Filtrer les cellules pour les isoler. Si les premiers résultats menés au CHU de Nice avaient été positifs, c'est en partie grâce à la précision du test utilisé pour isoler les cellules tumorales circulantes (les CTC) parmi les milliards de cellules sanguines, avant même que le cancer ne soit visible par imagerie. Parmi toutes les méthodes disponibles, le chercheur avait choisi le test Iset (développé par la société Rarecells Diagnostics), basé sur une analyse morphologique des cellules. "Sur le principe, il fonctionne comme un filtre qui laisse passer les cellules sanguines mais qui retient à la surface les cellules cancéreuses, qui sont beaucoup plus volumineuses et moins déformables. Ensuite, il suffit de les colorer pour les visualiser, avait alors expliqué au JournaldesFemmes Paul Hofman. Avec ce test, l’équipe de scientifiques avait mené une étude sur 168 patients à risque. Chez 5 d'entre eux, le test Iset avait été positif : des cellules tumorales circulantes avaient été isolées. Ce qui pouvait laisser prédire que ces patients risquaient de développer un cancer du poumon. Ces mêmes patients avait alors bénéficié d'une surveillance radiologique une fois par an, qui avait effectivement montré l’apparition de nodules cancéreux (stade avant l’apparition d’une tumeur) entre 1 et 4 ans plus tard. Dépistés précocement, ces 5 patients avaient été opérés et avaient tous guéri.

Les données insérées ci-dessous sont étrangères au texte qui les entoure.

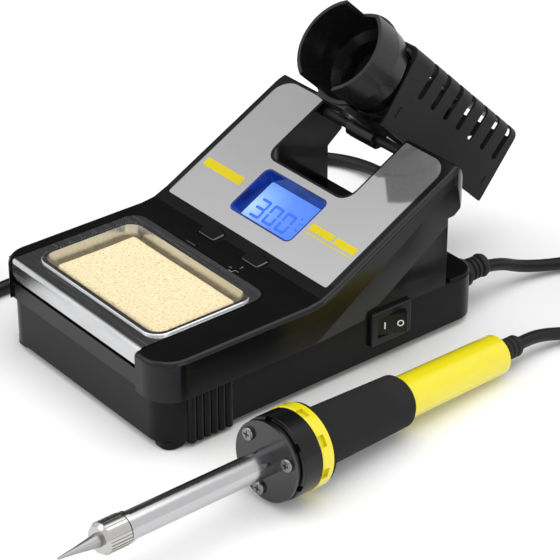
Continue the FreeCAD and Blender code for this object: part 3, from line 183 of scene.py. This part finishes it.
class Nodes:
    """Short hand for building one material's node tree."""

    def __init__(self, name):
        self.material = bpy.data.materials.new(name)
        self.material.use_nodes = True
        self.tree = self.material.node_tree
        self.tree.nodes.clear()
        self.output = self.add("ShaderNodeOutputMaterial")
        self.shader = self.add("ShaderNodeBsdfPrincipled")
        self.join(self.shader.outputs[0], self.output.inputs[0])
        self.place = self.add("ShaderNodeTexCoord").outputs["Object"]

    def add(self, kind, **values):
        node = self.tree.nodes.new(kind)
        for key, value in values.items():
            setattr(node, key, value)
        return node

    def join(self, a, b):
        self.tree.links.new(a, b)

    def set(self, **values):
        for key, value in values.items():
            socket = self.shader.inputs[key.replace("_", " ")]
            socket.default_value = (*value, 1) if hasattr(value, "__len__") else value

    def scaled(self, scale, rotation=(0, 0, 0)):
        node = self.add("ShaderNodeMapping")
        node.inputs["Scale"].default_value = scale
        node.inputs["Rotation"].default_value = rotation
        self.join(self.place, node.inputs["Vector"])
        return node.outputs[0]

    def noise(self, scale, detail=3.0, rough=0.5, vector=None, distortion=0.0):
        node = self.add("ShaderNodeTexNoise")
        node.inputs["Scale"].default_value = scale
        node.inputs["Detail"].default_value = detail
        node.inputs["Roughness"].default_value = rough
        node.inputs["Distortion"].default_value = distortion
        self.join(vector or self.place, node.inputs["Vector"])
        return node.outputs["Fac"]

    def cells(self, scale):
        node = self.add("ShaderNodeTexVoronoi")
        node.inputs["Scale"].default_value = scale
        self.join(self.place, node.inputs["Vector"])
        return node.outputs["Distance"]

    def ramp(self, value, *stops):
        node = self.add("ShaderNodeValToRGB")
        ramp = node.color_ramp
        while len(ramp.elements) < len(stops):
            ramp.elements.new(0.5)
        for element, (place, colour) in zip(ramp.elements, stops):
            element.position = place
            grey = not hasattr(colour, "__len__")
            element.color = (colour,) * 3 + (1,) if grey else (*colour, 1)
        self.join(value, node.inputs[0])
        return node.outputs[0]

    def rough(self, value, low, high):
        node = self.add("ShaderNodeMapRange")
        node.inputs["From Min"].default_value, node.inputs["From Max"].default_value = 0.3, 0.7
        node.inputs["To Min"].default_value, node.inputs["To Max"].default_value = low, high
        self.join(value, node.inputs["Value"])
        self.join(node.outputs[0], self.shader.inputs["Roughness"])

    def bump(self, value, strength, distance, before=None):
        node = self.add("ShaderNodeBump")
        node.inputs["Strength"].default_value = strength
        node.inputs["Distance"].default_value = distance
        self.join(value, node.inputs["Height"])
        if before is not None:
            self.join(before, node.inputs["Normal"])
        self.join(node.outputs[0], self.shader.inputs["Normal"])
        return node.outputs[0]

    def tint(self, colour_socket):
        self.join(colour_socket, self.shader.inputs["Base Color"])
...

Appel aux volontaires. Les volontaires qui souhaitent participer à l'étude "Air" doivent avoir plus de 55 ans, être fumeur ou ancien fumeur et atteint d’une broncho pneumopathie chronique obstructive (BPCO). Comme dans la première étude menée par Paul Hofman, cette nouvelle étude les soumettra chaque année (et pendant 3 ans) à un simple test sanguin couplé à un scanner thoracique. Les résultats définitifs seront publiés en 2019 pour une mise à disposition du test, le cas échant, quelques années plus tard.
Le cancer du poumon est en France la 1ère cause de mortalité par cancer chez l’homme (21 326 morts en 2012) devant le cancer colorectal (9 275 morts) et prostatique (8 876 morts). Chez la femme en 2012 il était en 2ème position (8 623 morts) après le cancer du sein (11 886 morts) et devant le cancer colorectal (8 447 morts). "En 2015, pour la 1ère fois, la mortalité par cancer du poumon chez la femme va dépasser en Europe la mortalité par cancer du sein, souligne le communique de presse du CHU de Nice. En France cette situation sera atteinte chez les femmes en 2022."